Thirty minutes later, with the players fully dressed, the coaching staff came into the locker room for a final moment to pass out “claw” awards for excellence in play during the previous contest against UNH. Howls went up as the prized stickers were given out and applied to helmets.
Sophomore Tayler Simpson led the charge out of the locker room. He is the smallest starting centerman on the team and his voice soared above all others.
“Let’s go, boys, let’s go,” Simpson’s accent was pure Canadian tenor. His mantra was a symphony to anyone who had ever played the game and cared enough to chase the butterflies out of the pit of one’s stomach. “Time to go now. Time to go.”
After the anthem, Burkholder let out the final instructions from the bench: “Get a bump on ’em.
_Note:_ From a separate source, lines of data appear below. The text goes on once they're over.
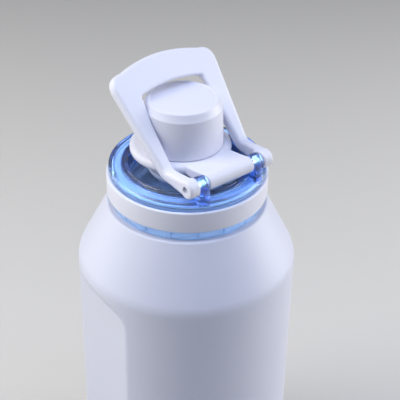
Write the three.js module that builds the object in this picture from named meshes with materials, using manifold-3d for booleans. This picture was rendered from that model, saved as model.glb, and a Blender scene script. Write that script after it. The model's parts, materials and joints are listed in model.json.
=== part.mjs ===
// Large insulated water jug: a double-walled steel bottle, a screw lid with a clear
// collar, a drinking spout under a flip cap, and a carry handle on the cap's hinge.
// Millimetres, +Z up, origin at the centre of the base. The hinge is on the -Y side
// and its axis runs along X.
import * as THREE from 'three';
import { mergeVertices } from 'three/addons/utils/BufferGeometryUtils.js';
import Module from 'manifold-3d';

const wasm = await Module();
wasm.setup();

// Bottle
const BODY_RADIUS = 62;
const SHELL_WALL = 0.7;
const BASE_EDGE_RADIUS = 7;
const BASE_OPENING_RADIUS = 50;
const SHELL_BASE_Z = 2.5;
const SHOULDER_CORNER_Z = 191.4;
const SHOULDER_TOP_Z = 225.6;
const SHOULDER_TOP_RADIUS = 44.7;
const SHOULDER_FILLET = 15;
const NECK_RADIUS = 39.3;
const NECK_TOP_Z = 243.6;

// Grip panels, pressed flat into the two sides of the outer shell
const PANEL_DISTANCE = 55;
const PANEL_LOW_Z = 34;
const PANEL_HIGH_Z = 178.5;
const PANEL_HALF_WIDTH = 28.6;
const PANEL_CORNER = 9;
const PANEL_LEDGE = 6;
const PANEL_AZIMUTH = 171.6;

// Inner liner
const LINER_RADIUS = 53;
const LINER_WALL = 0.6;
const LINER_FLOOR_Z = 9.5;
const LINER_CORNER_Z = 187;
const LINER_NECK_Z = 221;
const MOUTH_RADIUS = 37.1;
const LIP_TOP_Z = 244.9;

// Base
const BASE_PLATE_Z = 4.4;
const PAD_RADIUS = 48.5;
const PAD_THICKNESS = 3.2;

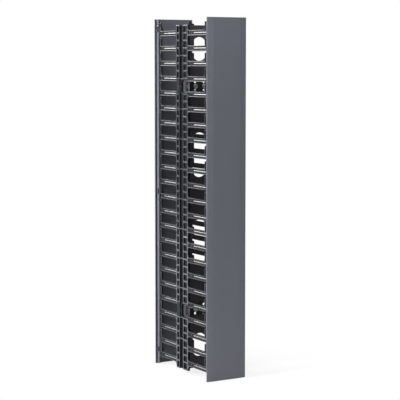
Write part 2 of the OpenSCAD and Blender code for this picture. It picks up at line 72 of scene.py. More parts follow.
MM = 0.001
SECTIONS = ("top", "upper", "middle", "lower", "bottom")
SIDES = {"left": -1.0, "right": 1.0}
FACES = {"front": -1.0, "rear": 1.0}

# Sizes of the part that the pieces here are matched to
FINGERS = 23
FINGER_PITCH = 44.45 * MM
BOTTOM_FINGER = 32.5 * MM
UPPER_OPENING = BOTTOM_FINGER + 18.5 * FINGER_PITCH
LOWER_OPENING = BOTTOM_FINGER + 3.5 * FINGER_PITCH
COMB_FACE = 58.5 * MM
RIM_STEP = 57.0 * MM
ROOT_FRONT = 29.5 * MM
ROOT_REAR = 34.0 * MM
COVER_WIDTH = 133.0 * MM
COVER_HEIGHT = 1053.9 * MM
COVER_INSIDE = 140.0 * MM
MARGIN = 21.0 * MM
MARGIN_ANGLE = radians(4.0)
HEM_EDGE = 65.5 * MM
HEM_DEPTH = 149.594 * MM
COMB_SCREW_SEAT = 49.4 * MM
BOSS_SCREW_SEAT = 55.7 * MM
BOLT_LENGTH = 11.7 * MM

# Sizes of what is modelled here
BEND_ROLL = 1.2 * MM
HINGE_EDGE = 0.4 * MM
STRIP_WIDTH = 6.2 * MM
STRIP_SHEET = 0.4 * MM
STRIP_MIDDLE = 62.0 * MM
STRIP_END = 3.0 * MM
STRIP_GAP = 0.02 * MM
SHARP_ANGLE = 38.0
TWIST_STEP = 0.7

# How far the painted shade on the matt web round a side opening reaches, and where its edge
# starts to fade
PAINTED_SHADE_HEIGHT = (22.5 * MM, 20.5 * MM)
PAINTED_SHADE_DEPTH = (33.5 * MM, 32.0 * MM)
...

Get a good bump.”
Two hours and five minutes later, 55 shots against, five goals opposing, two goals affirming, and a totally spent Purple Eagles team headed back to the locker team with the resigned look of having faced a superior opponent.
Niagara played a much better game on Saturday night, despite losing by the wider margin of 7-1. Van Nynatten faced 66 shots, including a penalty shot which he stopped. Gophers head coach Don Lucia was lobbed a softball question by one of the local beat reporters after the game which he graciously swatted back.
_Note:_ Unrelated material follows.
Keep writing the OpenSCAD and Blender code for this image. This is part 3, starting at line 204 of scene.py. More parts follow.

“Was it nice to have two easy ones?” came the query.
“Niagara plays the game the way it is supposed to be played,” Lucia said firmly. “I’d schedule them again. They had their chances all weekend. Our top-end speed was what enabled us to ultimately prevail.”
Minnesotans love to talk, and they love to talk about hockey. This reporter personally experienced this epiphany on the shuttle back to the airport when the driver spoke in exquisite detail about the second Minnesota-Niagara game, which he had attended.
“So you’re from Niagara,” he said finally.
“Yes, I’m here covering the games,” I replied.
“We had the team here at the hotel,” he said. “Very good bunch of guys. I just wish the refs would have treated them as fairly last night. That penalty-shot call was horse[bleep].”